## THE EXERCISE
Make an exact copy of the listing below.

## RECORDED DATA
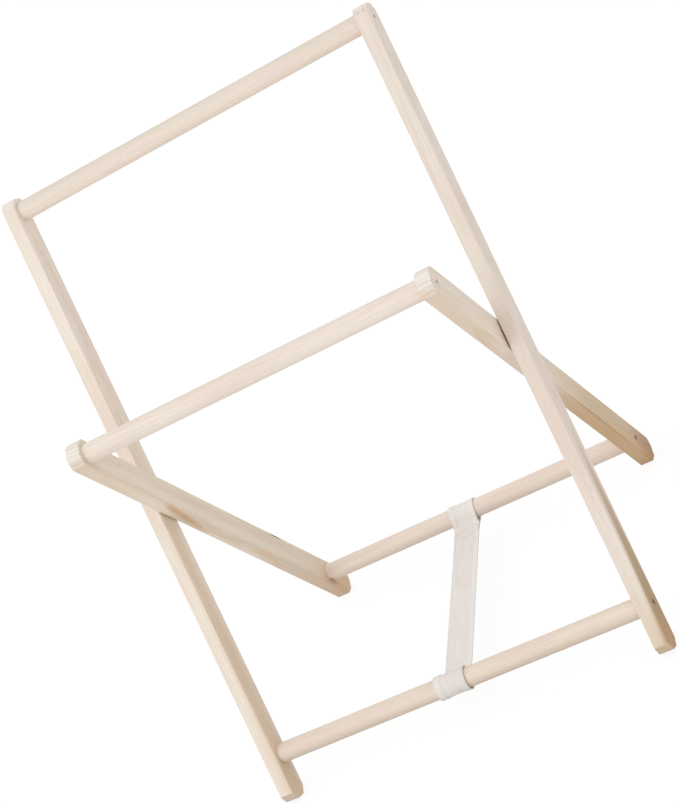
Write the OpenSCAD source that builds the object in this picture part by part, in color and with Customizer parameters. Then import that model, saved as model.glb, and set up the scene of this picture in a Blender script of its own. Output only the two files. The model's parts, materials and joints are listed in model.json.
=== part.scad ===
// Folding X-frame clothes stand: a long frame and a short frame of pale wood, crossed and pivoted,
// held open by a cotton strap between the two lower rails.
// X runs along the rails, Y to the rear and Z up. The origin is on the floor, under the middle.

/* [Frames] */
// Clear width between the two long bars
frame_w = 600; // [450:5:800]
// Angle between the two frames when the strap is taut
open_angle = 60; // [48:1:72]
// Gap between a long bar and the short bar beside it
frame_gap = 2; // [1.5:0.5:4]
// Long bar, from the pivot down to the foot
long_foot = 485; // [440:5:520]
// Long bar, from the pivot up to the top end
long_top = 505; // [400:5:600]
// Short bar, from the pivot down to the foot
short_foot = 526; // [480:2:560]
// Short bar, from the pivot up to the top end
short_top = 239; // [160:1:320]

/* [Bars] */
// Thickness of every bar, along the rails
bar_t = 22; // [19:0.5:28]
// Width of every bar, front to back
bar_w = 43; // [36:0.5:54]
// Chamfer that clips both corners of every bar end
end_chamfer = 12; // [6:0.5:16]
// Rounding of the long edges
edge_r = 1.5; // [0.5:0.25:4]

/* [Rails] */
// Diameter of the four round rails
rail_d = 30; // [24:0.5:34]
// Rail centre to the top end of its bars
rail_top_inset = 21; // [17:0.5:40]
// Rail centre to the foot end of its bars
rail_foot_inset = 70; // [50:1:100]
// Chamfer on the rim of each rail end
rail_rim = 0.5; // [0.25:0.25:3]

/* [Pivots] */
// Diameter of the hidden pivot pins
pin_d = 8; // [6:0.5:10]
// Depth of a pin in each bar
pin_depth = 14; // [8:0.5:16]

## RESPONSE
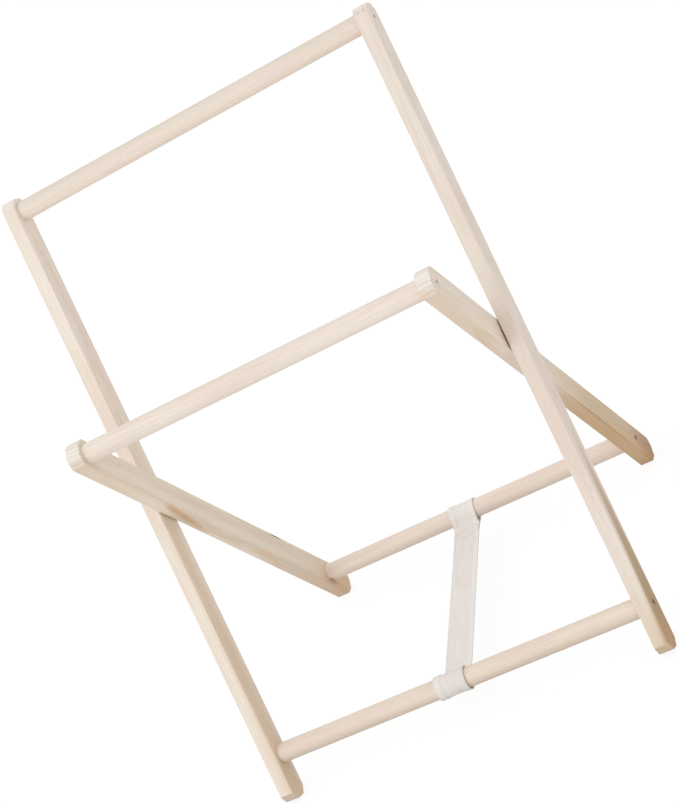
Write the OpenSCAD source that builds the object in this picture part by part, in color and with Customizer parameters. Then import that model, saved as model.glb, and set up the scene of this picture in a Blender script of its own. Output only the two files. The model's parts, materials and joints are listed in model.json.
=== part.scad ===
// Folding X-frame clothes stand: a long frame and a short frame of pale wood, crossed and pivoted,
// held open by a cotton strap between the two lower rails.
// X runs along the rails, Y to the rear and Z up. The origin is on the floor, under the middle.

/* [Frames] */
// Clear width between the two long bars
frame_w = 600; // [450:5:800]
// Angle between the two frames when the strap is taut
open_angle = 60; // [48:1:72]
// Gap between a long bar and the short bar beside it
frame_gap = 2; // [1.5:0.5:4]
// Long bar, from the pivot down to the foot
long_foot = 485; // [440:5:520]
// Long bar, from the pivot up to the top end
long_top = 505; // [400:5:600]
// Short bar, from the pivot down to the foot
short_foot = 526; // [480:2:560]
// Short bar, from the pivot up to the top end
short_top = 239; // [160:1:320]

/* [Bars] */
// Thickness of every bar, along the rails
bar_t = 22; // [19:0.5:28]
// Width of every bar, front to back
bar_w = 43; // [36:0.5:54]
// Chamfer that clips both corners of every bar end
end_chamfer = 12; // [6:0.5:16]
// Rounding of the long edges
edge_r = 1.5; // [0.5:0.25:4]

/* [Rails] */
// Diameter of the four round rails
rail_d = 30; // [24:0.5:34]
// Rail centre to the top end of its bars
rail_top_inset = 21; // [17:0.5:40]
// Rail centre to the foot end of its bars
rail_foot_inset = 70; // [50:1:100]
// Chamfer on the rim of each rail end
rail_rim = 0.5; // [0.25:0.25:3]

/* [Pivots] */
// Diameter of the hidden pivot pins
pin_d = 8; // [6:0.5:10]
// Depth of a pin in each bar
pin_depth = 14; // [8:0.5:16]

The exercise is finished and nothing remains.